### PROMPT
From the records below, pull each line that has "scene".

***

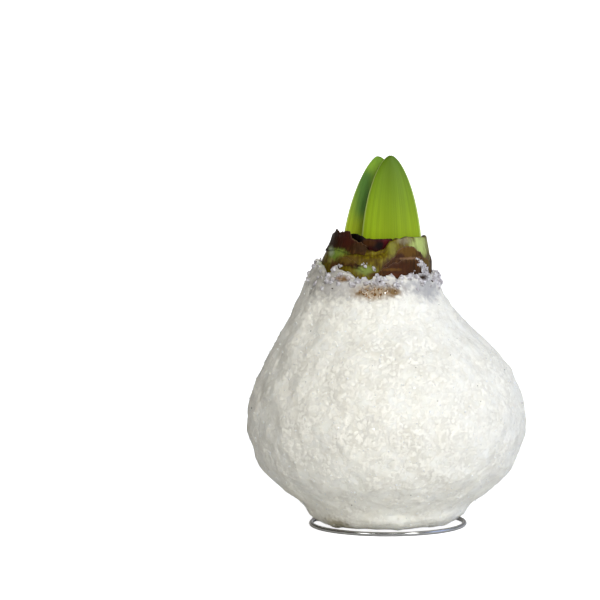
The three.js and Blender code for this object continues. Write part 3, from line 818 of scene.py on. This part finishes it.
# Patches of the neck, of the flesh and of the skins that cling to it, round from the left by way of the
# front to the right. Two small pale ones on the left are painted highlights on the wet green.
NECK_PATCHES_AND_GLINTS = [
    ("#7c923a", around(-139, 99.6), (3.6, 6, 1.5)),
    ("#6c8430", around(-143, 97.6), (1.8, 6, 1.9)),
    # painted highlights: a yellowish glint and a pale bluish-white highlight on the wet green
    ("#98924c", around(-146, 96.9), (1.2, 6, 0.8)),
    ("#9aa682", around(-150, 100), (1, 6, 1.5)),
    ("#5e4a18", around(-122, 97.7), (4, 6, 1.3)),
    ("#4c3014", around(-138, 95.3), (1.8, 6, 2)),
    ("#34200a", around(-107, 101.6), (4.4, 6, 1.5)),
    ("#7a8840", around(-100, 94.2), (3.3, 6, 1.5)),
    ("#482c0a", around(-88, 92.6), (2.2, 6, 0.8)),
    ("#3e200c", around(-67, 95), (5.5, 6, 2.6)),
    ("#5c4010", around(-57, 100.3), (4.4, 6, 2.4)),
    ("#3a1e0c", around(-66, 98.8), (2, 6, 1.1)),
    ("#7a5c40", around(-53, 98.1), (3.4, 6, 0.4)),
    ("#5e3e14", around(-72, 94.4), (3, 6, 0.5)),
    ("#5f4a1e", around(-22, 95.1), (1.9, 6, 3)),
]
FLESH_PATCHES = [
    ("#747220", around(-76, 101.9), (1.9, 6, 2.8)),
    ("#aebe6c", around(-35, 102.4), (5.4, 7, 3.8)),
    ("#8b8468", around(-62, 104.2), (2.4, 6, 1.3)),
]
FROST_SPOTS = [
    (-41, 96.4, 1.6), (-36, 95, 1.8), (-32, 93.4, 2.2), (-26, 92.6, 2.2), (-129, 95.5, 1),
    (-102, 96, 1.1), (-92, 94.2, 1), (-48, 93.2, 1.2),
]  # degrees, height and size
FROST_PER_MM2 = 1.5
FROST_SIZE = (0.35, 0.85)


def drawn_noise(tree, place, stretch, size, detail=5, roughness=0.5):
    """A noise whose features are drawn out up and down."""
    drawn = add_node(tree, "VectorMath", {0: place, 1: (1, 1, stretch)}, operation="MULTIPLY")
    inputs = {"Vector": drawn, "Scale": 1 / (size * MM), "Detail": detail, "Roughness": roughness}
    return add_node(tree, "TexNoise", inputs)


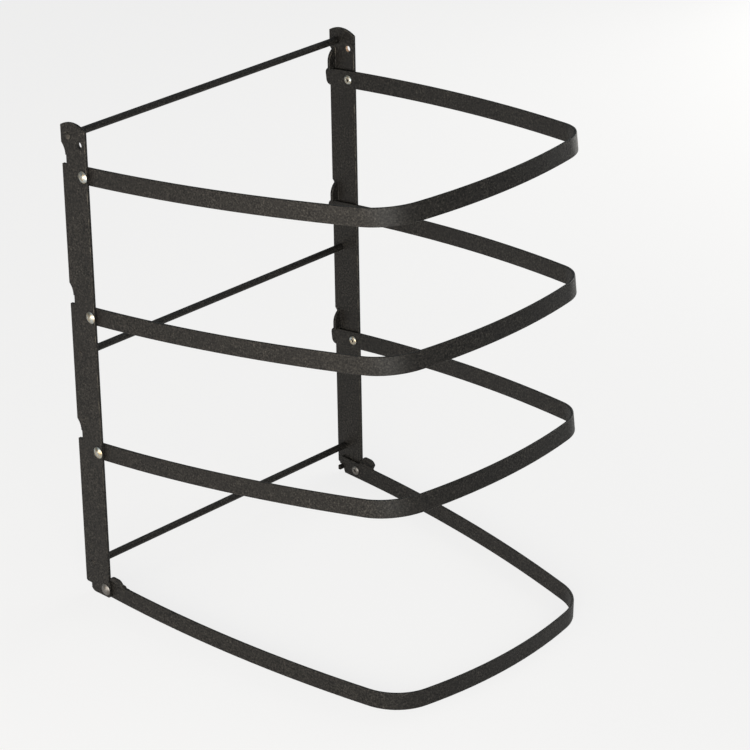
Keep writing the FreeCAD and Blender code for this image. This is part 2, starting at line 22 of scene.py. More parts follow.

***

### FINISHED EXERCISE
The three.js and Blender code for this object continues. Write part 3, from line 818 of scene.py on. This part finishes it.
Keep writing the FreeCAD and Blender code for this image. This is part 2, starting at line 22 of scene.py. More parts follow.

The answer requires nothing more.